Mercurial 0.4e vs git network pull
Matt Mackall
mpm at selenic.com
Thu May 12 20:57:35 UTC 2005
On Thu, May 12, 2005 at 10:14:06PM +0200, Petr Baudis wrote:
> Dear diary, on Thu, May 12, 2005 at 10:11:16PM CEST, I got a letter
> where Matt Mackall <mpm at selenic.com> told me that...
> > On Thu, May 12, 2005 at 08:23:41PM +0200, Petr Baudis wrote:
> > > Dear diary, on Thu, May 12, 2005 at 11:44:06AM CEST, I got a letter
> > > where Matt Mackall <mpm at selenic.com> told me that...

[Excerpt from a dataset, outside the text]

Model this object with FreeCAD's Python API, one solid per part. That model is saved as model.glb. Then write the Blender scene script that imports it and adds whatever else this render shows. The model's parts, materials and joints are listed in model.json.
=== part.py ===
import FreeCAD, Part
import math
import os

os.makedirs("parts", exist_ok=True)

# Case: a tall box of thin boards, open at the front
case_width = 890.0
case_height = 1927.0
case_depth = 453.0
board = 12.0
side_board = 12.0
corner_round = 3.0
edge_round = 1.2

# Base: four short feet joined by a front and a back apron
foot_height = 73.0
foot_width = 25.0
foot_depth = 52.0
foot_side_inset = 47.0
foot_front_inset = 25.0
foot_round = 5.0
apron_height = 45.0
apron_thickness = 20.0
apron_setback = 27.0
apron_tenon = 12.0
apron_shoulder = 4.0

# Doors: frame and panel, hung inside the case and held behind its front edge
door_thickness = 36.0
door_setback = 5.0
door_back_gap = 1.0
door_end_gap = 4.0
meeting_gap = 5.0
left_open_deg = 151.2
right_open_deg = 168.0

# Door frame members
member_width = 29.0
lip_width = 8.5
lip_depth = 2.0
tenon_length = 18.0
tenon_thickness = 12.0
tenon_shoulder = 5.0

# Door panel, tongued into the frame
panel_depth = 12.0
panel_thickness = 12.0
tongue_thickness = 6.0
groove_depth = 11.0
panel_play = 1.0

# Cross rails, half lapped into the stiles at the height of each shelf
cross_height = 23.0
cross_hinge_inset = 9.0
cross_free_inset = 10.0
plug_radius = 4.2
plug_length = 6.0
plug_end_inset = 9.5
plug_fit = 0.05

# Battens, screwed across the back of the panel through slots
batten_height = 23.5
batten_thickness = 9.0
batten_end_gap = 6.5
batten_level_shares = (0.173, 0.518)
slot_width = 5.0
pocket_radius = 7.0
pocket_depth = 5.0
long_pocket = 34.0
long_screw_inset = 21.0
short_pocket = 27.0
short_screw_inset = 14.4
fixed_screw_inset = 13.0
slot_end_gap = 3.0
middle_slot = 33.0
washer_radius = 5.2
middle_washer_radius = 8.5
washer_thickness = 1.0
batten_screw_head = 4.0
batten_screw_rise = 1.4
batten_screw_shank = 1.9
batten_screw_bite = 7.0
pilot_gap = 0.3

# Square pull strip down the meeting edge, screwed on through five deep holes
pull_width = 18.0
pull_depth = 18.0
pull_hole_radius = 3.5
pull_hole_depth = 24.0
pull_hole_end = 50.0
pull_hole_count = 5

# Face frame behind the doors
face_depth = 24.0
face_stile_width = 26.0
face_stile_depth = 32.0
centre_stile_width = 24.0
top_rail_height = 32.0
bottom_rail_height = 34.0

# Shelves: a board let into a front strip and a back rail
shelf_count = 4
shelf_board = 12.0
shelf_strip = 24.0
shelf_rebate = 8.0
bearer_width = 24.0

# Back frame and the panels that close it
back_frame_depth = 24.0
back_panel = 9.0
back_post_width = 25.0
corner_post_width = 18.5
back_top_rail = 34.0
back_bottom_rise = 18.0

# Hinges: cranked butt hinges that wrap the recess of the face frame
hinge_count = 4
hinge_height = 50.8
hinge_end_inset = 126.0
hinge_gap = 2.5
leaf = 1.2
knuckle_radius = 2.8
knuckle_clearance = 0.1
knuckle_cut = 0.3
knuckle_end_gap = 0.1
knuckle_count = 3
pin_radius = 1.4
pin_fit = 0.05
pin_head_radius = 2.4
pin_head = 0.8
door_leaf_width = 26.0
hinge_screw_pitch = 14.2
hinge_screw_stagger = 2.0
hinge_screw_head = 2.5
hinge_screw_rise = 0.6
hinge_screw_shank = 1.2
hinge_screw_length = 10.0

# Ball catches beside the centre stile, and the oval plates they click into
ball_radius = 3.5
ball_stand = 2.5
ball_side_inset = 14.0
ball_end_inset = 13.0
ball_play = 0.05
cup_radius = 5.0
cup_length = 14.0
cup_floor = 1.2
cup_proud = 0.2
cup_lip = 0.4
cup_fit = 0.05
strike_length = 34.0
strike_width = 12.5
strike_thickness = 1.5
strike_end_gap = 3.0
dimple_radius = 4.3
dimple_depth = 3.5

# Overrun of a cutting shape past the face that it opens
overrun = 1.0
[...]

> > > > Mercurial is more than 10 times as bandwidth efficient and
> > > > considerably more I/O efficient. On the server side, rsync uses about
> > > > twice as much CPU time as the Mercurial server and has about 10 times
> > > > the I/O and pagecache footprint as well.
> > > >
> > > > Mercurial is also much smarter than rsync at determining what
> > > > outstanding changesets exist. Here's an empty pull as a demonstration:
> > > >
> > > > $ time hg merge hg://selenic.com/linux-hg/
> > > > retrieving changegroup
> > > >
> > > > real 0m0.363s
> > > > user 0m0.083s
> > > > sys 0m0.007s
> > > >
> > > > That's a single http request and a one line response.
> > >
> > > So, what about comparing it with something comparable, say git pull over
> > > HTTP? :-)
> >
> > ..because I get a headache every time I try to figure out how to use git? :-P
> >
> > Seriously, have a pointer to how this works?
>
> Either you use cogito and just pass cg-clone an HTTP URL (to the git
> repository as in the case of rsync -
> http://www.kernel.org/pub/scm/cogito/cogito.git should work), or you
> invoke git-http-pull directly (passing it desired commit ID of the
> remote HEAD you want to fetch, and the URL; see
> Documentation/git-http-pull.txt).
Does this need an HTTP request (and round trip) per object? It appears
to. That's 2200 requests/round trips for my 800 patch benchmark.
How does git find the outstanding changesets?
--
Mathematics is the supreme nostalgia of our time.